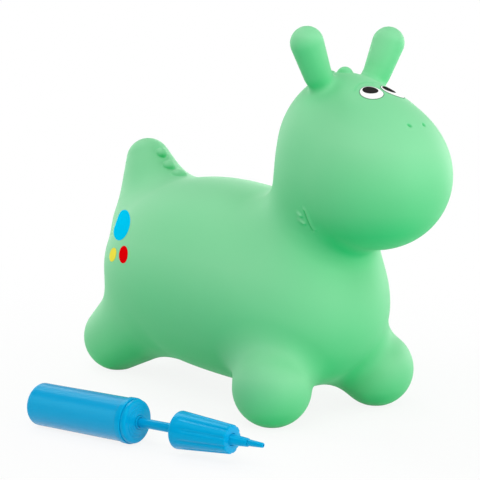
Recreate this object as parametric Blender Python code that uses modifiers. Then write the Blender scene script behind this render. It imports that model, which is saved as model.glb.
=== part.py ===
"""Inflatable ride-on dinosaur with its hand pump.

Metres, +Z up. The dinosaur faces -Y, its right side is -X and its four soles stand on Z = 0.
The origin is on the floor under the middle of the whole set, dinosaur and pump together.
"""
import math

import bmesh
import bpy
import numpy as np
from mathutils import Matrix, Vector

MM = 0.001

# Where the two things stand: the floor point under the saddle, and the pump's closed end.
DINO_AT = Vector((95.6, 42.4, 0)) * MM
PUMP_AT = Vector((-215.4, 51.4, 0)) * MM
PUMP_HEADING = math.radians(-72.5)

TOUCH_GAP = 0.3 * MM        # between pieces that touch on the real toy
MERGE = 0.01 * MM

# The blown vinyl skin.
WALL = 2.2 * MM
SOLE_WALL = 2.8 * MM
SKIN_VOXEL = 4.5 * MM
SLIVER = 0.3 * MM           # the skin's mesh has no shorter edges
SKIN_FACES = 5000
CAVITY_FACES = 1250

# Rounded masses of the skin, in mm from the floor point under the saddle:
# centre, radii, tilt about X in degrees. A mass off the middle plane has a twin on the other side.
BLOBS = {
    "rump": ((0, 88, 154), (140, 146, 124), 5),
    "chest": ((0, -96, 141), (120, 136, 114), 11),
    "cranium": ((0, -187, 336), (61, 67, 89), 0),
    "muzzle": ((0, -261, 308), (83, 86, 86), 0),
    "eye_mound": ((18.5, -258.5, 390.2), (23, 19.5, 7.5), 25),
}

# Limbs of the skin, in mm: first end and its radius, last end and its radius.
LIMBS = {
    "neck": ((0, -136, 190), 68, (0, -190, 336), 69),
    "fore_leg": ((43, -115, 97), 50, (86, -165, 46), 49),
    "hind_leg": ((52, 117, 108), 70, (71, 206, 46), 49),
    "tail": ((0, 196, 210), 66, (0, 230, 294), 32),
    "horn": ((48, -201, 427), 17, (65, -202, 463), 20),
}

# Half-round knobs in a row on the middle plane, in mm: centre, radii, tilt.
KNOBS = [
    ((0, -196, 424), (10, 11, 11), 0),
    ((0, -170, 420), (9, 10, 10), -10),
    ((0, -147, 407), (8, 9, 8), -35),
    ((0, 197, 305.5), (8.5, 8.5, 8.5), 45),
    ((0, 178, 288.5), (10, 9.5, 8.5), 35),
    ((0, 153.5, 277), (11.5, 12.5, 9), 12),
]

# How far the moulding fillets where two masses meet, in mm.
FILLETS = {
    "waist": 132, "neck": 47, "face": 81, "jaw": 32, "leg": 25, "tail": 48, "horn": 16, "eye": 8, "knob": 3,
}

# The air valve in the belly.
VALVE_Y = -10 * MM
BORE_RADIUS = 4.2 * MM
BOSS_RADIUS = 13 * MM
BOSS_HEIGHT = 14 * MM
RECESS_RADIUS = 10.5 * MM
RECESS_DEPTH = 1.8 * MM
PLUG_HEAD_RADIUS = 9.5 * MM
PLUG_HEAD_THICKNESS = 2.2 * MM
PLUG_STEM_RADIUS = 3.4 * MM
PLUG_BARB_RADIUS = 3.9 * MM
PLUG_STEM_LENGTH = 13 * MM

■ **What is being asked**
Extract the full listing above without altering anything.

■ **Final result**
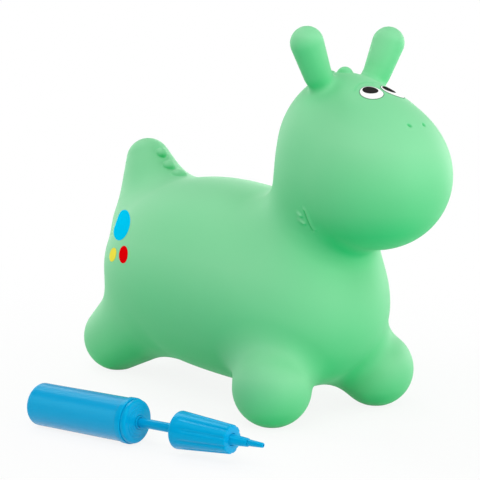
Recreate this object as parametric Blender Python code that uses modifiers. Then write the Blender scene script behind this render. It imports that model, which is saved as model.glb.
=== part.py ===
"""Inflatable ride-on dinosaur with its hand pump.

Metres, +Z up. The dinosaur faces -Y, its right side is -X and its four soles stand on Z = 0.
The origin is on the floor under the middle of the whole set, dinosaur and pump together.
"""
import math

import bmesh
import bpy
import numpy as np
from mathutils import Matrix, Vector

MM = 0.001

# Where the two things stand: the floor point under the saddle, and the pump's closed end.
DINO_AT = Vector((95.6, 42.4, 0)) * MM
PUMP_AT = Vector((-215.4, 51.4, 0)) * MM
PUMP_HEADING = math.radians(-72.5)

TOUCH_GAP = 0.3 * MM        # between pieces that touch on the real toy
MERGE = 0.01 * MM

# The blown vinyl skin.
WALL = 2.2 * MM
SOLE_WALL = 2.8 * MM
SKIN_VOXEL = 4.5 * MM
SLIVER = 0.3 * MM           # the skin's mesh has no shorter edges
SKIN_FACES = 5000
CAVITY_FACES = 1250

# Rounded masses of the skin, in mm from the floor point under the saddle:
# centre, radii, tilt about X in degrees. A mass off the middle plane has a twin on the other side.
BLOBS = {
    "rump": ((0, 88, 154), (140, 146, 124), 5),
    "chest": ((0, -96, 141), (120, 136, 114), 11),
    "cranium": ((0, -187, 336), (61, 67, 89), 0),
    "muzzle": ((0, -261, 308), (83, 86, 86), 0),
    "eye_mound": ((18.5, -258.5, 390.2), (23, 19.5, 7.5), 25),
}

# Limbs of the skin, in mm: first end and its radius, last end and its radius.
LIMBS = {
    "neck": ((0, -136, 190), 68, (0, -190, 336), 69),
    "fore_leg": ((43, -115, 97), 50, (86, -165, 46), 49),
    "hind_leg": ((52, 117, 108), 70, (71, 206, 46), 49),
    "tail": ((0, 196, 210), 66, (0, 230, 294), 32),
    "horn": ((48, -201, 427), 17, (65, -202, 463), 20),
}

# Half-round knobs in a row on the middle plane, in mm: centre, radii, tilt.
KNOBS = [
    ((0, -196, 424), (10, 11, 11), 0),
    ((0, -170, 420), (9, 10, 10), -10),
    ((0, -147, 407), (8, 9, 8), -35),
    ((0, 197, 305.5), (8.5, 8.5, 8.5), 45),
    ((0, 178, 288.5), (10, 9.5, 8.5), 35),
    ((0, 153.5, 277), (11.5, 12.5, 9), 12),
]

# How far the moulding fillets where two masses meet, in mm.
FILLETS = {
    "waist": 132, "neck": 47, "face": 81, "jaw": 32, "leg": 25, "tail": 48, "horn": 16, "eye": 8, "knob": 3,
}

# The air valve in the belly.
VALVE_Y = -10 * MM
BORE_RADIUS = 4.2 * MM
BOSS_RADIUS = 13 * MM
BOSS_HEIGHT = 14 * MM
RECESS_RADIUS = 10.5 * MM
RECESS_DEPTH = 1.8 * MM
PLUG_HEAD_RADIUS = 9.5 * MM
PLUG_HEAD_THICKNESS = 2.2 * MM
PLUG_STEM_RADIUS = 3.4 * MM
PLUG_BARB_RADIUS = 3.9 * MM
PLUG_STEM_LENGTH = 13 * MM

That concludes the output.